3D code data
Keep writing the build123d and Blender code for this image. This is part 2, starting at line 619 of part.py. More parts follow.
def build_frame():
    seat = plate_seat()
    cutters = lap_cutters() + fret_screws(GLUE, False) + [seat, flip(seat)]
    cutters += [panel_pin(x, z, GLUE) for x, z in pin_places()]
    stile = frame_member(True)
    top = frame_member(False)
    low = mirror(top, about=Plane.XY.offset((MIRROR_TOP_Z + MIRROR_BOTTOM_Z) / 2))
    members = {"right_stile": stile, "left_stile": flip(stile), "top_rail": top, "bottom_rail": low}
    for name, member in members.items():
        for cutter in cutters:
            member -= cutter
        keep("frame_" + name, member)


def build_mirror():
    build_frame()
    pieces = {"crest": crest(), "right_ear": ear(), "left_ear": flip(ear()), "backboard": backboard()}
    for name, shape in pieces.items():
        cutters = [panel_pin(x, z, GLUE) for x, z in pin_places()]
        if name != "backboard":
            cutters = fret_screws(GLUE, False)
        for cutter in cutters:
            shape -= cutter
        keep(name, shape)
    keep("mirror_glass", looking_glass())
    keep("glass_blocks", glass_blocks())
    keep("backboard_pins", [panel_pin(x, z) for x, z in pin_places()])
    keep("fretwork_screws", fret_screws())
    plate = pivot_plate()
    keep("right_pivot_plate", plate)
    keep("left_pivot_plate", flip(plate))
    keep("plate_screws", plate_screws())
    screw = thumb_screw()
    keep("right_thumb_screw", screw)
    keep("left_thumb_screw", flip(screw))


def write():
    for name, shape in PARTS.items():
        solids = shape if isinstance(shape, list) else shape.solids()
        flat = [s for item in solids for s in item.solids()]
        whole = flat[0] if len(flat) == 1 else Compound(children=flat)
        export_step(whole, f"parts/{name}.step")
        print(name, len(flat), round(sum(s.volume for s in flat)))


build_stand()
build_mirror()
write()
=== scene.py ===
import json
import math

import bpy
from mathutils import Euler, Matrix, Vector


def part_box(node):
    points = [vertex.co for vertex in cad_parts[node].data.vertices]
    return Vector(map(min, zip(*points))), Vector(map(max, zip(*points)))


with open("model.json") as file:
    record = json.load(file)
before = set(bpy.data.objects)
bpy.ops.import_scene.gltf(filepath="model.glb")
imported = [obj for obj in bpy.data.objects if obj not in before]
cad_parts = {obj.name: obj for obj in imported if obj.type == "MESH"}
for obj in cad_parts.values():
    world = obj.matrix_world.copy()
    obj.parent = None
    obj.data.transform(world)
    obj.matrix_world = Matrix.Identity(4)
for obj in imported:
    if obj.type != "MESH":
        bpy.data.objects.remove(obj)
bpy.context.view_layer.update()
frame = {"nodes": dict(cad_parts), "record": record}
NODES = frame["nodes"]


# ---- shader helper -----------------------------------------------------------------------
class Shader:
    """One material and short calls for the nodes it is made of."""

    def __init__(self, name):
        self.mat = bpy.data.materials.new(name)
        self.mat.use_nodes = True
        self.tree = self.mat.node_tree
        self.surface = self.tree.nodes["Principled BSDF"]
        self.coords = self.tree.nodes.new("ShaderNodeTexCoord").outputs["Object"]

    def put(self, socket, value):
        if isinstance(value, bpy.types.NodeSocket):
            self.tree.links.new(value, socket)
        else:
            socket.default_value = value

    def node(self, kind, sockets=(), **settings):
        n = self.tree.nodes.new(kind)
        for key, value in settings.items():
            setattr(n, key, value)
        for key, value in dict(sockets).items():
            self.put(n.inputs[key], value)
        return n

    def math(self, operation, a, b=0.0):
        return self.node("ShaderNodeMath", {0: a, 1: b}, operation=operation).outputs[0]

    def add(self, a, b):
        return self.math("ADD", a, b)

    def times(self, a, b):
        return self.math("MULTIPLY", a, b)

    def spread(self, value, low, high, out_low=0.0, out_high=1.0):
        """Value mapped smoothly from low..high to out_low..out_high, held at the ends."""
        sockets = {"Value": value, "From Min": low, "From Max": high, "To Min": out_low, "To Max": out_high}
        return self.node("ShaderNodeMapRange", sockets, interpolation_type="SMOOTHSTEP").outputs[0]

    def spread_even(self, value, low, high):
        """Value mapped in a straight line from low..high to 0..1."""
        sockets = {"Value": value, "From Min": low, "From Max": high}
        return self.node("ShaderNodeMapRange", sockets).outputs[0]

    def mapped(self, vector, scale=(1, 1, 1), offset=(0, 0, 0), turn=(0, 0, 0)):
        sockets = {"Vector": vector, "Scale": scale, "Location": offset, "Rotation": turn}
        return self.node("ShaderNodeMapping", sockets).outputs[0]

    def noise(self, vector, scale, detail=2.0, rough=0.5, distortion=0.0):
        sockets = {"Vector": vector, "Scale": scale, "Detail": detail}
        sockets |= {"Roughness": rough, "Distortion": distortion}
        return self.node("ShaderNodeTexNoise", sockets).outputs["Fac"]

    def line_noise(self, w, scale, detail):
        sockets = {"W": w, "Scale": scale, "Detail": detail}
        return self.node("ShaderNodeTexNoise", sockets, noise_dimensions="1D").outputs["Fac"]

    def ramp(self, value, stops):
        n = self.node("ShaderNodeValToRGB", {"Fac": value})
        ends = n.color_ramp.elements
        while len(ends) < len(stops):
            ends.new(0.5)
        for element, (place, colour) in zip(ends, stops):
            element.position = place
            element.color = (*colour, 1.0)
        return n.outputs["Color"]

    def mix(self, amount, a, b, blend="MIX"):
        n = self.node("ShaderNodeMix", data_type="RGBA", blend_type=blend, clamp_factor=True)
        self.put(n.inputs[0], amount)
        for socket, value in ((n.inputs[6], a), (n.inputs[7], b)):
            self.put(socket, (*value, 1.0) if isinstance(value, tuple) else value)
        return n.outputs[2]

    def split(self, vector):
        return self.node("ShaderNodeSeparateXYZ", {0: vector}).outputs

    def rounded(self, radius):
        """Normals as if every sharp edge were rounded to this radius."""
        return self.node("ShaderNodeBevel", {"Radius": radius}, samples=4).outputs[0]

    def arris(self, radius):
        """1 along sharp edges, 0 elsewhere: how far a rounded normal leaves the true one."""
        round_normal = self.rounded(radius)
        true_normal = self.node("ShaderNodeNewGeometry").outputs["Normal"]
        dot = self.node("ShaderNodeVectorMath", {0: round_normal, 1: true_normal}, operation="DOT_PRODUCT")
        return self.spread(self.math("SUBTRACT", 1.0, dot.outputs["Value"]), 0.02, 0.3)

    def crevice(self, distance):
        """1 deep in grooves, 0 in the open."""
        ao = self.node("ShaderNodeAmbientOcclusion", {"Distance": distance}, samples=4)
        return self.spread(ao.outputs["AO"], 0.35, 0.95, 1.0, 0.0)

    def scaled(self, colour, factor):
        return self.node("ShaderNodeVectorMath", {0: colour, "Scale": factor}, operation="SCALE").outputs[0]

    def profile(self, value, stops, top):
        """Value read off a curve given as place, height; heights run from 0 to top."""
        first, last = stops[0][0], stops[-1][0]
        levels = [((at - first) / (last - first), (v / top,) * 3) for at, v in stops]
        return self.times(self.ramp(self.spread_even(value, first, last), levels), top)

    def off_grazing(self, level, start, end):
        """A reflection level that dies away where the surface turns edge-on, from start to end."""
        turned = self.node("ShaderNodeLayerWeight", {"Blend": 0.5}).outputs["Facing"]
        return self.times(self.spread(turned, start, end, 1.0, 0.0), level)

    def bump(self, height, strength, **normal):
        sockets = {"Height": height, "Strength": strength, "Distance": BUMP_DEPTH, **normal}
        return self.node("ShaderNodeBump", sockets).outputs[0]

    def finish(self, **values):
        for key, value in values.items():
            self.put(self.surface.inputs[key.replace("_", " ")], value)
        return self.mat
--
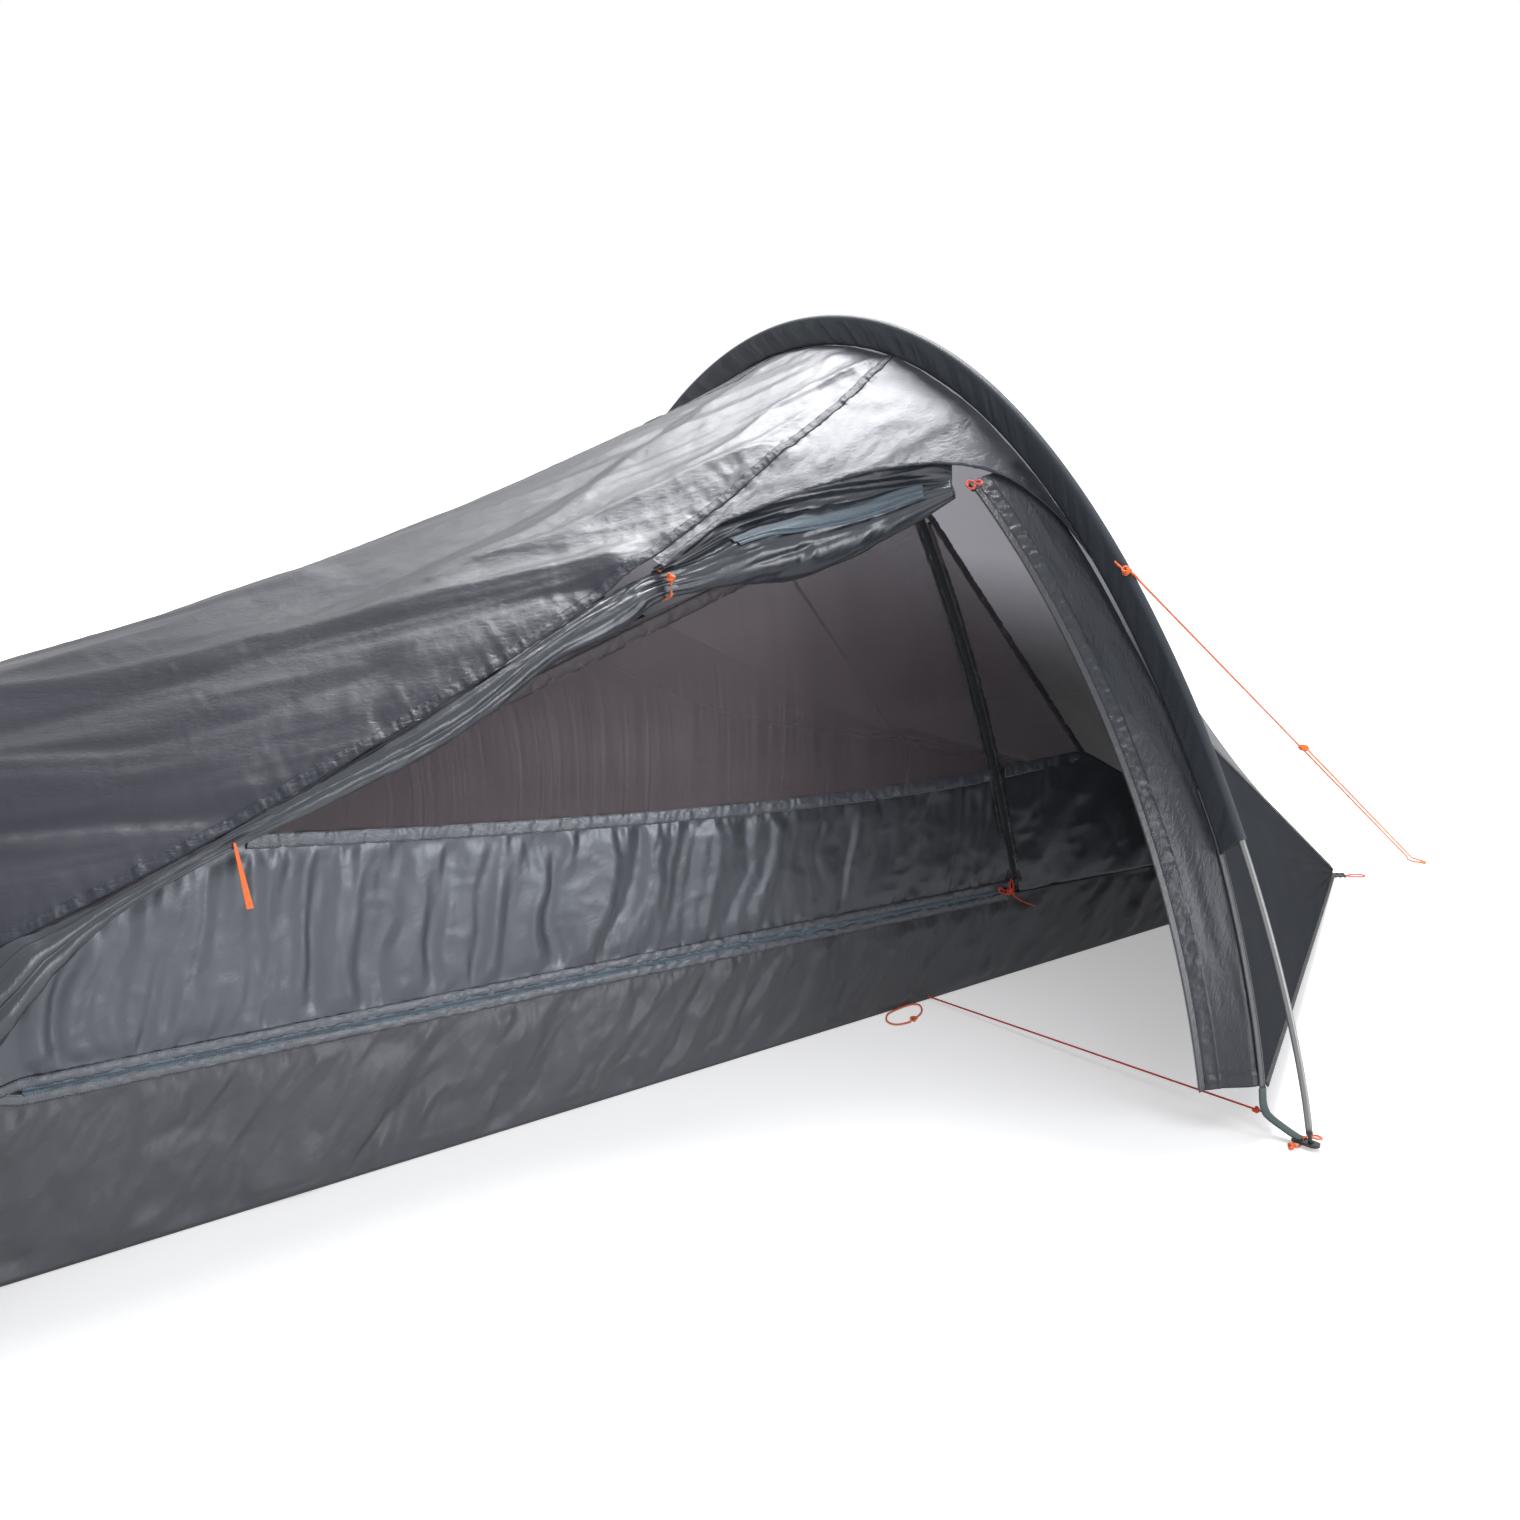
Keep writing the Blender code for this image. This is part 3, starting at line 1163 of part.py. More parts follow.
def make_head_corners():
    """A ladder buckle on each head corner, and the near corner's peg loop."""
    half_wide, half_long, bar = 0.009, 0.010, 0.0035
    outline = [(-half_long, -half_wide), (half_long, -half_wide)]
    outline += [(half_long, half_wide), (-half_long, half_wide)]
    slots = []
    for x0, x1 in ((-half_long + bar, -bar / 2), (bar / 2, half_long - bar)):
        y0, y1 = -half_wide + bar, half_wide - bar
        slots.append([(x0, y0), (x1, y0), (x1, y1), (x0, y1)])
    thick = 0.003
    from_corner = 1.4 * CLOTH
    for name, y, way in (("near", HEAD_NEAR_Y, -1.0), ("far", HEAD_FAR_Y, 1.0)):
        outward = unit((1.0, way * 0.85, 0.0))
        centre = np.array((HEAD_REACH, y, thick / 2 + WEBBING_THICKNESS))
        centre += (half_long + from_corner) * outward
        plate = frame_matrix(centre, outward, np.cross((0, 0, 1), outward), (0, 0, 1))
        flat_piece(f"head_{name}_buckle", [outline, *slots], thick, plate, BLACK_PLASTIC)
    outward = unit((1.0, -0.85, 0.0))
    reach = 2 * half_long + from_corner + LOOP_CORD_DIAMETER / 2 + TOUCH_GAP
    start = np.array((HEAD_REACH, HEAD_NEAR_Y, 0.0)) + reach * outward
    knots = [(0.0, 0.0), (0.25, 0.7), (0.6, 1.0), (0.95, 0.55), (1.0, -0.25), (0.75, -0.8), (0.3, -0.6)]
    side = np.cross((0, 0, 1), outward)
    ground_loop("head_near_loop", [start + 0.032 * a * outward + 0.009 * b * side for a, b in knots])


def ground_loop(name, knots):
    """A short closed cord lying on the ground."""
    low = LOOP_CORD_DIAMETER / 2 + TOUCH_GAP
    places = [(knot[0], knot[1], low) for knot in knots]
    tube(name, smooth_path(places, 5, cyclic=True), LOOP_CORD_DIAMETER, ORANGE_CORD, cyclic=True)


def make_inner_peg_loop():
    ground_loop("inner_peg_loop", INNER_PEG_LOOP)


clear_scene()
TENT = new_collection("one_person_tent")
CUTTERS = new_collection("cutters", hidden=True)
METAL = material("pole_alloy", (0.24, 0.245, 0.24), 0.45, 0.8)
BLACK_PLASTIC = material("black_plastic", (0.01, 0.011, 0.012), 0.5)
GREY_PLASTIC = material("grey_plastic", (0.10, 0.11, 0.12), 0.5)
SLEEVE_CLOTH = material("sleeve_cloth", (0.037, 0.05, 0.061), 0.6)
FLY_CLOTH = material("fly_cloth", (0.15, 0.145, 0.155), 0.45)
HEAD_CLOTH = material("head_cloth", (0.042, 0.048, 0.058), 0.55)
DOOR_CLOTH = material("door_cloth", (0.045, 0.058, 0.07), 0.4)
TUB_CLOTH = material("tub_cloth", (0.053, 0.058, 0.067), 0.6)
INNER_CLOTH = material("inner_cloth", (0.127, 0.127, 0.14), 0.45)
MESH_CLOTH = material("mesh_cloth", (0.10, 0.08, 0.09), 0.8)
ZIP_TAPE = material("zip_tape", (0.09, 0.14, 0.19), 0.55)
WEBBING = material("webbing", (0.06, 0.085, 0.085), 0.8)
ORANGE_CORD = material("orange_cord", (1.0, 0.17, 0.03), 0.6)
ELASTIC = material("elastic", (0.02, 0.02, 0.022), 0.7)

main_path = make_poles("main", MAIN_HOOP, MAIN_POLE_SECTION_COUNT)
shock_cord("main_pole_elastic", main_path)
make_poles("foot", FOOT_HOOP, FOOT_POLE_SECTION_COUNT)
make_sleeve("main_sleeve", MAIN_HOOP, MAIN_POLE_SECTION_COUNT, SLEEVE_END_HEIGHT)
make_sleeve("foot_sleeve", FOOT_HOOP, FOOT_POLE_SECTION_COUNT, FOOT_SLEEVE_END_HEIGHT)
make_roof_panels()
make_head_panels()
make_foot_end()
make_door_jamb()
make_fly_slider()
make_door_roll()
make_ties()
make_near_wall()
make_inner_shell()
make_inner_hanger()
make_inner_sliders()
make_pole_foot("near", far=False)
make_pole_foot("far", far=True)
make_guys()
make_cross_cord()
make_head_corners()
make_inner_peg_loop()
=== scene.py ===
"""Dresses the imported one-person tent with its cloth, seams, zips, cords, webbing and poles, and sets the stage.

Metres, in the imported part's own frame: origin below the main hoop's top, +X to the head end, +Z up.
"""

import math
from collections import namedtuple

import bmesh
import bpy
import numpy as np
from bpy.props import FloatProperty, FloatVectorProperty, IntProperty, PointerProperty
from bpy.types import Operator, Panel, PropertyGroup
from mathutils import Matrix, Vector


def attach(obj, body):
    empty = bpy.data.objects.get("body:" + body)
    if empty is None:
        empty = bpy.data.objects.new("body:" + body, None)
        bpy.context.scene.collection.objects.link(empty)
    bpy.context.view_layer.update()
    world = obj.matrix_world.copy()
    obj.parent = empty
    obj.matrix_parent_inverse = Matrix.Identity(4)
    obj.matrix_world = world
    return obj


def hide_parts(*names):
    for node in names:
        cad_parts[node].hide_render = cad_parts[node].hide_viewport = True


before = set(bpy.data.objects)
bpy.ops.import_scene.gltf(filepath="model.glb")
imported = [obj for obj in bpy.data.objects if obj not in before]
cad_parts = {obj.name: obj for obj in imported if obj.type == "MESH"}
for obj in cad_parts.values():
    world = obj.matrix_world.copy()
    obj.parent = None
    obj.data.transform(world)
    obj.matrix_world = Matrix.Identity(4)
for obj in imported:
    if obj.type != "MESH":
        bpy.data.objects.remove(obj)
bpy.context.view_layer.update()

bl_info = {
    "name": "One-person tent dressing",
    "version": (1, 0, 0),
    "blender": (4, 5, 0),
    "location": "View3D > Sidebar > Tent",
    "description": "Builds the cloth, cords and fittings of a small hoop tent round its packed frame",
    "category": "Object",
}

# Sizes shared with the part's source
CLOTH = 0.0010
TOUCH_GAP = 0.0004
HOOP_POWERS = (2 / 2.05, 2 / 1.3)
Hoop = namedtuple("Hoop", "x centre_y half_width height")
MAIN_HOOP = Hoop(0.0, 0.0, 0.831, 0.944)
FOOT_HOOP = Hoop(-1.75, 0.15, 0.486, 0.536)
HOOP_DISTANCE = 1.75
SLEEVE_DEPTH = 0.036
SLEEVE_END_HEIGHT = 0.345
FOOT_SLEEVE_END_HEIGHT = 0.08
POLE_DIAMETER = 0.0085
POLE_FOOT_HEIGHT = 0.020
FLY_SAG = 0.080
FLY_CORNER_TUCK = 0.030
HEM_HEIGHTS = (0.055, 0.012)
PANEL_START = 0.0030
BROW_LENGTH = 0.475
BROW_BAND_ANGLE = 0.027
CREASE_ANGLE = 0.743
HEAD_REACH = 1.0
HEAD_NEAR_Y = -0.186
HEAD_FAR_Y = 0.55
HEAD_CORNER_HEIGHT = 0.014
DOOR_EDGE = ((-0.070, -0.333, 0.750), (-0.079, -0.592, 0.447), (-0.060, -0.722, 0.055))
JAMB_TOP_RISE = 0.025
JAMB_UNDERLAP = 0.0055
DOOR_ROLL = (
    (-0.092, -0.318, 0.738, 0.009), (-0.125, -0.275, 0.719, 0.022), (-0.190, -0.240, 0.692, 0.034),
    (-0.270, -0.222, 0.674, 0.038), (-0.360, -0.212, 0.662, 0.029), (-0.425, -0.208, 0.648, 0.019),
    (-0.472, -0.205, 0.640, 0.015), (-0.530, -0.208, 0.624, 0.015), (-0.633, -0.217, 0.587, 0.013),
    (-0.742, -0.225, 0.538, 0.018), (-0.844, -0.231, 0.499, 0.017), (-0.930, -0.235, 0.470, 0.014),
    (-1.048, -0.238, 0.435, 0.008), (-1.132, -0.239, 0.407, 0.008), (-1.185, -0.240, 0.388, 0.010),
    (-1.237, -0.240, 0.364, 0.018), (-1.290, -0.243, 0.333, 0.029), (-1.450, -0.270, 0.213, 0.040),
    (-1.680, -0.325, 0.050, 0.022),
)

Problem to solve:
Write out again only the lines from the line containing "Keep writing the Blender" through the line containing "b in knots])", both included, exactly as they are.

Expected answer:
Keep writing the Blender code for this image. This is part 3, starting at line 1163 of part.py. More parts follow.
def make_head_corners():
    """A ladder buckle on each head corner, and the near corner's peg loop."""
    half_wide, half_long, bar = 0.009, 0.010, 0.0035
    outline = [(-half_long, -half_wide), (half_long, -half_wide)]
    outline += [(half_long, half_wide), (-half_long, half_wide)]
    slots = []
    for x0, x1 in ((-half_long + bar, -bar / 2), (bar / 2, half_long - bar)):
        y0, y1 = -half_wide + bar, half_wide - bar
        slots.append([(x0, y0), (x1, y0), (x1, y1), (x0, y1)])
    thick = 0.003
    from_corner = 1.4 * CLOTH
    for name, y, way in (("near", HEAD_NEAR_Y, -1.0), ("far", HEAD_FAR_Y, 1.0)):
        outward = unit((1.0, way * 0.85, 0.0))
        centre = np.array((HEAD_REACH, y, thick / 2 + WEBBING_THICKNESS))
        centre += (half_long + from_corner) * outward
        plate = frame_matrix(centre, outward, np.cross((0, 0, 1), outward), (0, 0, 1))
        flat_piece(f"head_{name}_buckle", [outline, *slots], thick, plate, BLACK_PLASTIC)
    outward = unit((1.0, -0.85, 0.0))
    reach = 2 * half_long + from_corner + LOOP_CORD_DIAMETER / 2 + TOUCH_GAP
    start = np.array((HEAD_REACH, HEAD_NEAR_Y, 0.0)) + reach * outward
    knots = [(0.0, 0.0), (0.25, 0.7), (0.6, 1.0), (0.95, 0.55), (1.0, -0.25), (0.75, -0.8), (0.3, -0.6)]
    side = np.cross((0, 0, 1), outward)
    ground_loop("head_near_loop", [start + 0.032 * a * outward + 0.009 * b * side for a, b in knots])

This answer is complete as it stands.